My attorney on bills typically puts in all the hours he spends as "time spent, time billed" giving you some idea that you are actually saving money. As if he is cutting you a break.

"and future endeavors"

Right because you managed expectations successfully. Same reason perhaps paying $35 for parking is not the same as getting a $35 parking ticket.

Heh right on I actually thought of that flexibility / throw them a bone bit after I already posted. I think that's the abstract bit, is that these things need to be negotiated in real-time for it to make any sense. If you find you're doing too much work or it's something that requires a lot of specialized knowledge, you need to get that level of pay while having it make sense to the client. I know some people try to whine that this amorphous rate idea is sketchy but then I hear stories about freelancers & small web ventures trying to do psychotic shit like quoting 2k/month for "site maintenace" or getting a 5k contract for "SEO". I deliver MUCH better quality of service to my clients than these "professionals" who are trying to set up bunk service contracts as sources of recurring income. The reality is you need to have your client's trust. I do the best work I can & if I feel I deserve extra for a job and can justify it, by all means I say so and negotiate it. And I do something similar to your lawyer in that I don't bill for email/communications unless we have time blocked for a longer meeting, so it's hard for the client to ever feel as if they've overpaid. 15 minutes on the phone every day or so on the job I let slide. Then I log most of my hours by task. What I want is to deliver them value so they can succeed and give me more work. Most clients can appreciate that.
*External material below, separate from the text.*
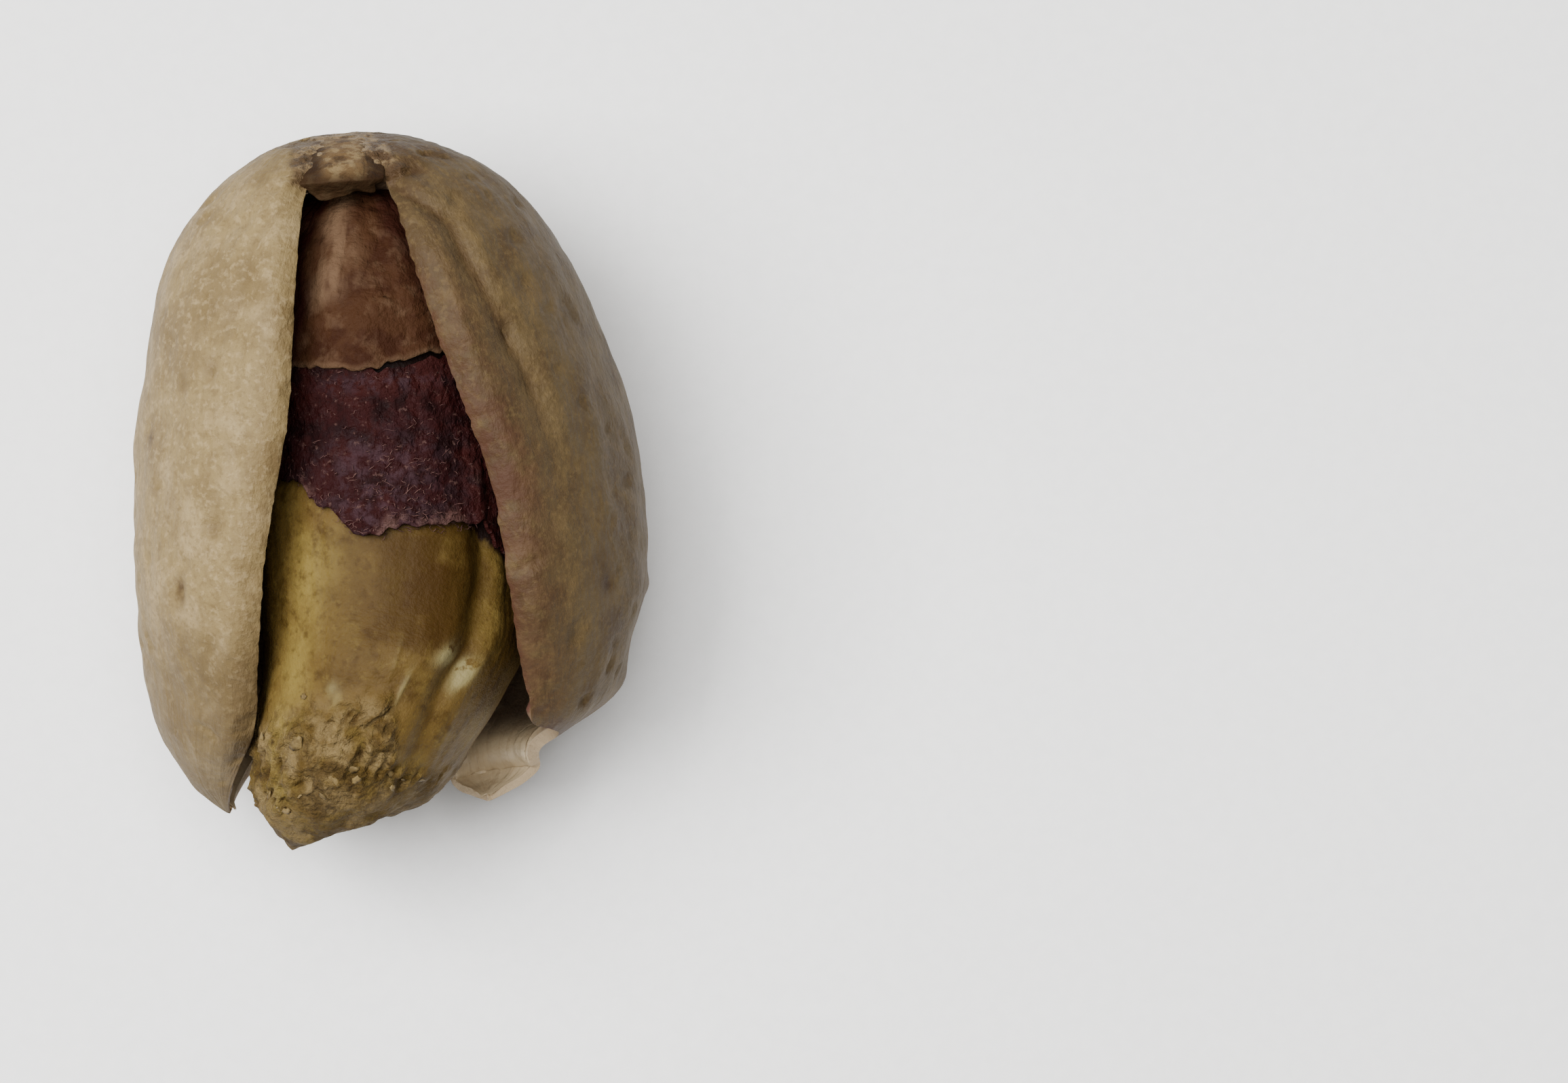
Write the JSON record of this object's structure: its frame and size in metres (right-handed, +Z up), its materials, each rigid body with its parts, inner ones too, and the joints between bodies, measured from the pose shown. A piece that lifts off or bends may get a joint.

Man I like your attitude larrys. Business really is an art, & I think my role model is kindof like "Better Call Saul" but without the illegal activities. He starts off as a sketchy, unlikable guy but then you notice that his clients are always satisfied and they are all well-paid. :D

It seems much easier to reach that type of relationship by doing some high-velocity business rather than dragging the process down &, as you said, letting everyone dwell too much on $$ signs.